One aspect of the remote that’s not so fast is the EPG which uses the entire screen (so looks good and is easy to read) but scrolling options can be slow with lag between pressing a button and the option changing onscreen. However, you do get used to it and it is still much faster and easier to use than, say the sluggish EPG implemented on Philips flat panel TVs.

The LCD refresh rate of 4-milliseconds means pictures are judder-free but for slight blur during fast action from standard resolution sources. Nevertheless, picture pre sets of Game, Movie, Standard and a User mode allow you to quickly set the picture to the type of viewing you’re doing. The User mode is excellent since you can control most aspects of the picture to suit your taste including backlight intensity, sharpness, colour and contrast to name a few.

My favourite setting and arguably the most accurate is the Film Mode option set to standard, though it has two settings: Standard, which activates cadence detection, where the LC42B20E LCD TV recreates clean progressive video when supplied Film content buried inside an interlaced signal. The other mode is Advanced, which goes even further since it uses the recovered progressive frames and generates new in-between frames thus creating a smoothed, video-like picture.

You can turn this off and that keeps the TV in Video mode, but there’s no reason to use this setting, as you’ll loose the programme maker’s intended “film look”.

The Optical Picture Control (OPC) and the Eco Power Control system the B20 uses has a small light sensor to help adjust the picture in real time to changes in ambient lighting, to keep the optimal contrast. But it also means it can save money since it only provides the brightness intensity for the lighting so helps keep running costs down too. As OPC adjusts, small green leaf icons appear on the screen (if switched to display them in menus), the more bunches of leaves that appear the less power is being used and the dimmer the screen.

Backing this up is the Active contrast system that subtly enhances the video signal to provide a greater contrast range without affecting the backlight’s output level since that’s sorted via the OPC system.

Gone is the picture flaw from the LC-46X8E TV we tested a few weeks back where low contrast images or areas of a moving image with dark, even colour (such as fog or mist or shadow areas) revealed trials and banding.
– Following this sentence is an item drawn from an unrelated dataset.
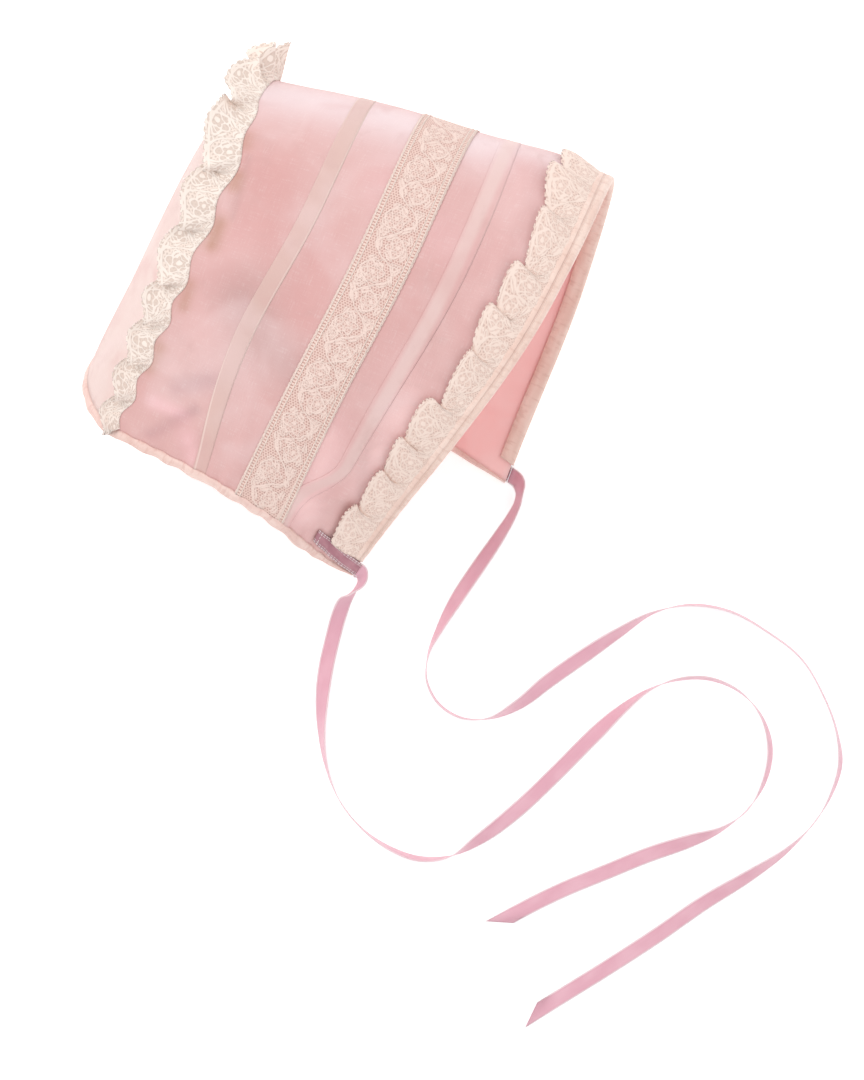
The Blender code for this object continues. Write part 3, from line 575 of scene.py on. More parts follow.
def tabPlaces(nearEdge, rows, columns, offset):
    # where a tie's end is sewn along the neck edge at a front corner
    front = form["depth"] + tab["over"]
    depths = np.linspace(front - tab["length"], front, rows)
    across = tab["inset"] + np.linspace(0, ribbon["width"], columns)
    skew = (tab["skew"] if nearEdge else 0) * np.linspace(1, 0, rows)
    around = np.array([
        [aroundInside(min(d, form["depth"]), nearEdge, x + s) for x in across]
        for d, s in zip(depths, skew)
    ])
    lift = offset + (tab["lift"] if nearEdge else 0)
    return toWorld(layer(np.broadcast_to(depths[:, None], around.shape), around, form["gap"] + lift))


def tieRings(nearEdge, route):
    # the ribbon's centre line and the points across it, as in the CAD but finer
    sewn = tabPlaces(nearEdge, 5, 2, ribbon["cadThick"] / 2)
    end, before = sewn[-1].mean(axis=0), sewn[-2].mean(axis=0)
    onward, sewnWide = unit(end - before), unit(sewn[-1, 0] - sewn[-1, 1])
    route = np.array(route)

    def resting(turn):
        wide, thick = ribbon["width"], ribbon["cadThick"]
        return np.abs(np.sin(turn)) * wide / 2 + np.abs(np.cos(turn)) * thick / 2

    down = resting(math.radians(route[0, 3])) + form["clear"]
    leaving = (form["gap"], form["gap"] + ribbon["leave"])
    first = [[*(end + onward * reach), route[0, 3]] for reach in leaving]
    route = np.concatenate([first - np.array([0, 0, down, 0]), route])
    run = lengthsAlong(route[:, :3])
    rows = smoothCurve(run, route, np.linspace(0, run[-1], ribbon["samples"]))
    turn = np.radians(rows[:, 3])
    centre = np.stack([rows[:, 0], rows[:, 1], rows[:, 2] + resting(turn) + form["clear"]], axis=-1)
    run = lengthsAlong(centre)
    even = np.linspace(0, run[-1], ribbon["rings"])
    centre = np.stack([np.interp(even, run, centre[:, i]) for i in range(3)], axis=-1)
    turn = np.interp(even, run, turn)
    along = unit(np.gradient(centre, axis=0))
    straight = easeStep(1 - even / ribbon["bend"])[:, None]
    along = unit(along * (1 - straight) + onward * straight)
    level = unit(np.cross(np.array([0, 0, 1]), along))
    over = np.cross(along, level)
    wide = level * np.cos(turn)[:, None] + over * np.sin(turn)[:, None]
    held = easeStep(1 - even / ribbon["twist"])[:, None]
    wide = wide * (1 - held) + sewnWide * np.sign(np.dot(sewnWide, wide[0])) * held
    wide = unit(wide - along * np.sum(wide * along, axis=-1, keepdims=True))
    places = np.linspace(ribbon["width"] / 2, -ribbon["width"] / 2, ribbon["columns"])
    points = centre[:, None, :] + wide[:, None, :] * places[None, :, None]
    ending = easeStep((even - (even[-1] - ribbon["ending"])) / ribbon["ending"])[:, None]
    cut = ribbon["cut"] * (-1 if nearEdge else 1)
    points -= (along * ending)[:, None, :] * (places / (ribbon["width"] / 2) * cut)[None, :, None]
    slant = onward - sewnWide * np.dot(onward, sewnWide)
    shift = ((points[0] - centre[0]) @ slant) / np.dot(onward, slant)
    count = ribbon["starting"]
    points[:count] -= onward * shift[None, :, None] * np.linspace(1, 0, count)[:, None, None]
    return centre, points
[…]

Activating the set’s Dot by Dot mode for 1:1 pixel mapping for both 1080i and 1080p sources ensures clarity and using my standard test scenes from Spiderman 3, Pirates of the Caribbean 3 (and now more recent Blu ray discs such as National Treasure (the first movie) and I Am Legend) all have elements that push the B20.
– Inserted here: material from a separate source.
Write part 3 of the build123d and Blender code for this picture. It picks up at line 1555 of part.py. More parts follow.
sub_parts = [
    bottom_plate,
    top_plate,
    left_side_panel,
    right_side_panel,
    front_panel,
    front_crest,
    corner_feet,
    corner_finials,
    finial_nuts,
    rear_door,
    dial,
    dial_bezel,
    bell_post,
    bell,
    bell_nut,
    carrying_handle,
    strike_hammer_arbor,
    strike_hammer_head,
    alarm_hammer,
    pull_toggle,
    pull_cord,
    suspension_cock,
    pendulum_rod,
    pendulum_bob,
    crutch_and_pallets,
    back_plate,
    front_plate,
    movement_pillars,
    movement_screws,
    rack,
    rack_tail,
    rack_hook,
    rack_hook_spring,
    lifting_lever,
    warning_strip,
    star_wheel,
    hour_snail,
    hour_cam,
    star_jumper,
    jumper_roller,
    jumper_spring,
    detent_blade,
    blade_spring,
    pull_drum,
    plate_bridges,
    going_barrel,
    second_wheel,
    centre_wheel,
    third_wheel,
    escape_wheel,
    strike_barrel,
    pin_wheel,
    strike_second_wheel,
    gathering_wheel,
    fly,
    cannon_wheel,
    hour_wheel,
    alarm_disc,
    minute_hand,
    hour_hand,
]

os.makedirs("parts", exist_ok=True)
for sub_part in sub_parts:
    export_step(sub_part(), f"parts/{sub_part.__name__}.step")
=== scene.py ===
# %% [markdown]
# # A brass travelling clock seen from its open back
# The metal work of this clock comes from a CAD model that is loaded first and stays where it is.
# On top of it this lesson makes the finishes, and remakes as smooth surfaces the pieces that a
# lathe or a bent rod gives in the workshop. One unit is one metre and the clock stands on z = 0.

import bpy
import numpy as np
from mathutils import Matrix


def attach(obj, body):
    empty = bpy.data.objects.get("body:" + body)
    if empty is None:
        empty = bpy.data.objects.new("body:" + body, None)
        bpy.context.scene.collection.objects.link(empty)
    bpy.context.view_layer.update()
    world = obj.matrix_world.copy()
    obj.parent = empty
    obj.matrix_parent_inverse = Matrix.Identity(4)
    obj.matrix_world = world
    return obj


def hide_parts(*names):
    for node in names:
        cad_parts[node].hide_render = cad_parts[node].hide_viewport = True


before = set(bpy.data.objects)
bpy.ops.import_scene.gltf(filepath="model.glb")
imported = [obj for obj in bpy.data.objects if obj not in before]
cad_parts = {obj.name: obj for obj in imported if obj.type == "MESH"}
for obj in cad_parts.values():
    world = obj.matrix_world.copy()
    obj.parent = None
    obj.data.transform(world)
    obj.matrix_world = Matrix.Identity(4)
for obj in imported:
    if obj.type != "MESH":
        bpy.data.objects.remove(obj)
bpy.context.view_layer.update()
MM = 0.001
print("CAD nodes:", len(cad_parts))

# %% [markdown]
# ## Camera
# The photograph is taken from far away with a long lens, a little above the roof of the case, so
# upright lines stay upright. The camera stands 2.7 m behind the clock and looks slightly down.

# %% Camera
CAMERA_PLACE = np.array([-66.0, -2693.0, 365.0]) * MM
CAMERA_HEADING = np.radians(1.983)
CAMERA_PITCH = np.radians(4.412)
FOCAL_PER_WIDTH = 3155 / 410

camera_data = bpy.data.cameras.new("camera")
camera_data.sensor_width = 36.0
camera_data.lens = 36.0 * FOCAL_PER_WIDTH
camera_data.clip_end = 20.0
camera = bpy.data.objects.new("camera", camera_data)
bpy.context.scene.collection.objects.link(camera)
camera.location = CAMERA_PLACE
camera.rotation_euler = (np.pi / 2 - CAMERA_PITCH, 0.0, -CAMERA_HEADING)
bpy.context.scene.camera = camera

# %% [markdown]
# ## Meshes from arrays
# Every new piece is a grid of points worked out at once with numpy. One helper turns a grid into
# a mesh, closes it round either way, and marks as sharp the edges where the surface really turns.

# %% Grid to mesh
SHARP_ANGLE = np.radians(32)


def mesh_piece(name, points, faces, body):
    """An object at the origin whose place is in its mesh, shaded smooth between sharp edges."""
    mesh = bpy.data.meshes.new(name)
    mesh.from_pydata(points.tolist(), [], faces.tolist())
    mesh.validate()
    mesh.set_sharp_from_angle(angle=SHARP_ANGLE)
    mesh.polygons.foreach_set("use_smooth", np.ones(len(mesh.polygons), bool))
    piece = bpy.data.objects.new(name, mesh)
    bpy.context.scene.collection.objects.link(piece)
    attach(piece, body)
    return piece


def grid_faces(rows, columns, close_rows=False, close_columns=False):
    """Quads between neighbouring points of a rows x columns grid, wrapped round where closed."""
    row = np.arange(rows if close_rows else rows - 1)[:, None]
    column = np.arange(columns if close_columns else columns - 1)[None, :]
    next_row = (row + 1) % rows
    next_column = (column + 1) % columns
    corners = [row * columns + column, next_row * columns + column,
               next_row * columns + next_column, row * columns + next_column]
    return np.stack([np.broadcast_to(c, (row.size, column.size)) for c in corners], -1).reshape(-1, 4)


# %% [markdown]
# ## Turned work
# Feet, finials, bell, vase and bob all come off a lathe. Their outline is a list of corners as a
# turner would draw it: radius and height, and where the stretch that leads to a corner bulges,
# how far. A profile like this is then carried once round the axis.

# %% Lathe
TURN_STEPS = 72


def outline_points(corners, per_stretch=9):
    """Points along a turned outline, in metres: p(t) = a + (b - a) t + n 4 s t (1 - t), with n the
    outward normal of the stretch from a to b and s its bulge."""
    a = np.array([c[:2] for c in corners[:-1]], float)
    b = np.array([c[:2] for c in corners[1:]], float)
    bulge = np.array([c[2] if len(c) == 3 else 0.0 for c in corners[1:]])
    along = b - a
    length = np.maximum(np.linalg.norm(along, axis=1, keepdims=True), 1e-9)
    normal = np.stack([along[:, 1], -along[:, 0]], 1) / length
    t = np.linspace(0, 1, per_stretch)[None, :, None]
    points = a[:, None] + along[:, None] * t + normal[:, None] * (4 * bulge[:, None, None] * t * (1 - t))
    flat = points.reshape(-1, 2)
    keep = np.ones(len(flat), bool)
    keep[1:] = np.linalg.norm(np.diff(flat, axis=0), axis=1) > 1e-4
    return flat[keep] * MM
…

In Spiderman 3, the Sandman character’s first appearance is a good test where each grain of sand that represents the character slowly reforms. Here, subtleties of shade, colour and highlight are all there, and underline the sheer level of detail that can be obtained.

Colour balance is excellent, although a slight blue tint is evident off neutral areas and greens seem pushed as well, although as these sets don’t have user controllable colour profile management, there’s little you can do about it. It’s subtle but anyone used to a calibrated screen will notice it.

Excellent noise processing never gets in the way as it can be finely controlled; you can tune your picture quality to get some excellent results no matter what the source. 50 and 60Hz playback plus 24Hz for the right input source, such as Blu ray discs from my PS3 so no judder thank you very much.

With black levels and contrast more than adequate, particularly given the price, plus excellent built in tuner pictures and reasonable speaker set up (though a good home cinema surround system will add loads of impact and certainly worth investing in) providing surprisingly rich, sound without distortion, the LC42B20E is a cracking TV and one well worth a look.

Great looking, slim and easy to handle (hmmm, that sounds a bit like my misses, minus the cooking skills of course!) the Sharp AQUOS LC42B20E is a cracking HD set worth every penny and while it might not be class leading, it certainly gets close – but at a much better price.